Admittedly it wasn’t an inspired decision, but the other day I started off some of my classes with a piece from Nuntii Latini on the reelection of Pervez Musharraf. I thought that having them work through a current event in Latin would arouse some interest, and expected at least some of the students to recognize Musharraf. Not a single student did, and they found the whole thing incomprehensible without careful guidance and a modern history lesson. One student even asked what ‘Pakistaniae’ meant, after he failed to find it in his Latin glossary.

So that was a failure.

Today I was reminded just a bit of some of the silly things kids like to hear about when we came across fenestra, and I taught them defenestration. There was so much joy and laughter upon learning a word that means ‘to throw someone out of a window’, and to be honest I was surprised no one knew the word already. I think maybe I expect too much from them and have missed out on teaching opportunities because of it.

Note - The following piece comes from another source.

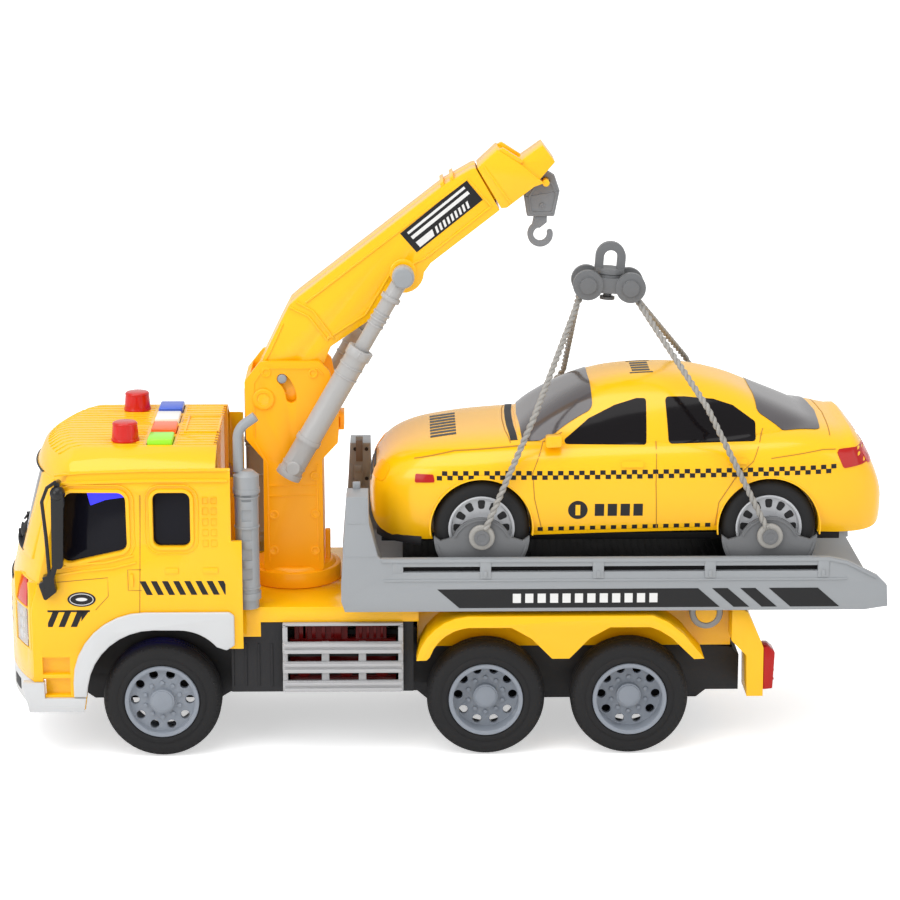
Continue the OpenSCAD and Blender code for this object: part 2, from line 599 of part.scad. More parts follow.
bed_side = [[-42.2, 65.5], [-43.7, 70], [-43.7, 78], [-42.1, 100.9], [-41.3, 115.2], [-32.2, 115.2], [-32, 104],
    [-28.4, 89.6], [-27.2, rail_z], [160.3, rail_z], [167.5, 87], [180.6, 80.3], [184.8, 76.1], [185.4, 67],
    [181.9, 66.5], [175.6, 65.5]];
post_line = [[-43.7, 75], [-43.7, 78], [-42.1, 100.9], [-41.3, 115.2], [-32.2, 115.2], [-32, 104], [-28.4, 89.6], [-26.4, 84], [-20, 75]];
clip_x = [-22.4, 14.3, 61.4, 108.2, 155.6];
bed_y = bed_w / 2;

module bed_frame() color(grey) difference() {
    union() {
        // floor with the sloping tail, and the two sides
        translate([-43.2, -52, 71.4]) cube([194, 104, 3.6]);
        xz(-52, 52) polygon([[150, 71.4], [150, 75], [156, 75], [183.5, 68.6], [184.6, 66.6], [181, 66.2], [156, 71.4]]);
        both() xz(bed_y - 2.6, bed_y) polygon(bed_side);
        // headboard posts with the low panel between them
        both() xz(39, bed_y - 1) polygon(post_line);
        translate([-43.2, -40, 66]) cube([3, 80, 26]);
        // hinge ears
        both() xz(37.4, 41) polygon([[103.9, 72], [103.7, 60.4], [117.7, 60.4], [117.5, 72]]);
        both() cross_bar([hinge_x, hinge_z], 37.4, 41, 7);
    }
    // slots below the rails
    for (i = [0:3]) both() translate([clip_x[i] + 4.6, bed_y - 5, 82.6]) cube([clip_x[i + 1] - clip_x[i] - 4.6, 8, 2.4]);
    both() cross_bar([hinge_x, hinge_z], 30, 45, 4.5 + running_gap);
    // small holes in the inner faces of the posts
    for (z = [98.8, 112.4]) for (x = [-39, -34]) both() cross_bar([x, z], 38, 40.4, 0.7);
}

module deck_mat() color(black) translate([-18, -51, 75]) cube([168, 102, mat_z - 75]);

// ---------------------------------------------------------------- buttons

module push_button(i) translate([button_x, button_y[i], 0]) {
    translate([-5.25, -7, roof_z - 2.2]) cube([10.5, 14, button_size[2] + 0.4]);
    translate([-6.4, -8, roof_z - 5]) cube([12.8, 16, 1.4]);
    translate([-2, -2, roof_z - 7.6]) cube([4, 4, 6]);
}
module button_blue() color([0.1, 0.3, 0.85]) push_button(0);
module button_white() color("white") push_button(1);
module button_orange() color([1, 0.4, 0.1]) push_button(2);
module button_green() color([0.45, 0.9, 0.1]) push_button(3);

// ---------------------------------------------------------------- taxi

taxi_lower = [[-20, 92.5], [-28, 97], [-31, 107], [-32, 114], [-29.5, 121.5], [-23, 127], [-8, 132.5], [10, 136.4], [30, 134.5],
    [152, 138], [164, 140.6], [173, 136.5], [180, 127], [183.5, 117], [188, 108.5], [186.4, 100.5], [180, 97], [150, 95.5], [30, 94.5], [0, 95.5]];
taxi_upper = [[26, 131], [30, 137], [39.5, 143.5], [50.3, 150.2], [60.3, 154.8], [72, 157.6], [90, 158.9], [104, 158],
    [118, 154.8], [136, 147.4], [156, 137.6], [156, 131]];

cabin_hollow = [[44, 110], [44, 135], [50, 143.6], [60, 150], [76, 154.6], [104, 154.6], [114, 151.8], [131, 144.8], [131, 110]];

// Soft plan shape of the taxi, n mm smaller all round
module taxi_plan(n) translate([0, 0, 60]) linear_extrude(120) polygon(concat(
    [[188.5 - n, -18], [188.5 - n, 18]], arc([166 - n, 23], 22.5, 0, 90, 4), [[150, 45.5 - n], [0, 45.5 - n]],
    arc([0, 18], 27.5 - n, 90, 150, 4), [[-32 + n, 8], [-32 + n, -8]],
    arc([0, -18], 27.5 - n, 210, 270, 4), [[0, n - 45.5], [150, n - 45.5]], arc([166 - n, -23], 22.5, 270, 360, 4)));

module taxi_body() color(yellow) difference() {
    intersection() {
        union() {
            xz(-46, 46) polygon(taxi_lower);
            xz(-35, 35) polygon(taxi_upper);
            both() translate([0, 0, 0]) xz(34, 40) polygon([for (p = taxi_upper) [p[0] * 0.9 + 9, (p[1] - 131) * 0.5 + 131]]);
        }
        taxi_plan(0);
    }
    // hollow inside, wheel arches and windows
    translate([-8, -31, 80]) cube([176, 62, 44]);
    xz(-31, 31) polygon(cabin_hollow);
    for (x = load_x) both() cross_bar([x, taxi_axle_z], 30.5, 60, taxi_tyre_r + 1.6);
    both() xz(30.5, 60) polygon([[52, 137.4], [82, 137.4], [82, 150.5], [66, 148.4]]);
    both() xz(30.5, 60) polygon([[92, 137.4], [128, 137.4], [128, 142], [112, 148.6], [92, 150.8]]);
}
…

I’d like to hear from anyone who has thoughts on things that capture the interest and enthusiasm of students, however small. Please feel free to comment here.

4
Oct

West on Passages of Disputed Authenticity

In M.L. West’s commentary on the Theogony, he remarks in his introduction to the Typhoeus passage (820-80) that it is ‘one of the sections of the Theogony whose authenticity has most often been disputed’, and then briefly summarizes and responds to six arguments that it is not by Hesiod. Here is the third, followed by an important critical principle:

Gaia’s part in producing an enemy to Zeus’ regime is at variance with her benevolence toward Zeus in the rest of the Theogony. Again, comparison of an Oriental parallel (Enuma Elis) helps to explain the anomaly: see p. 24. The assumption of multiple authorship is the most naive of all ways of accounting for contradictions in mythology.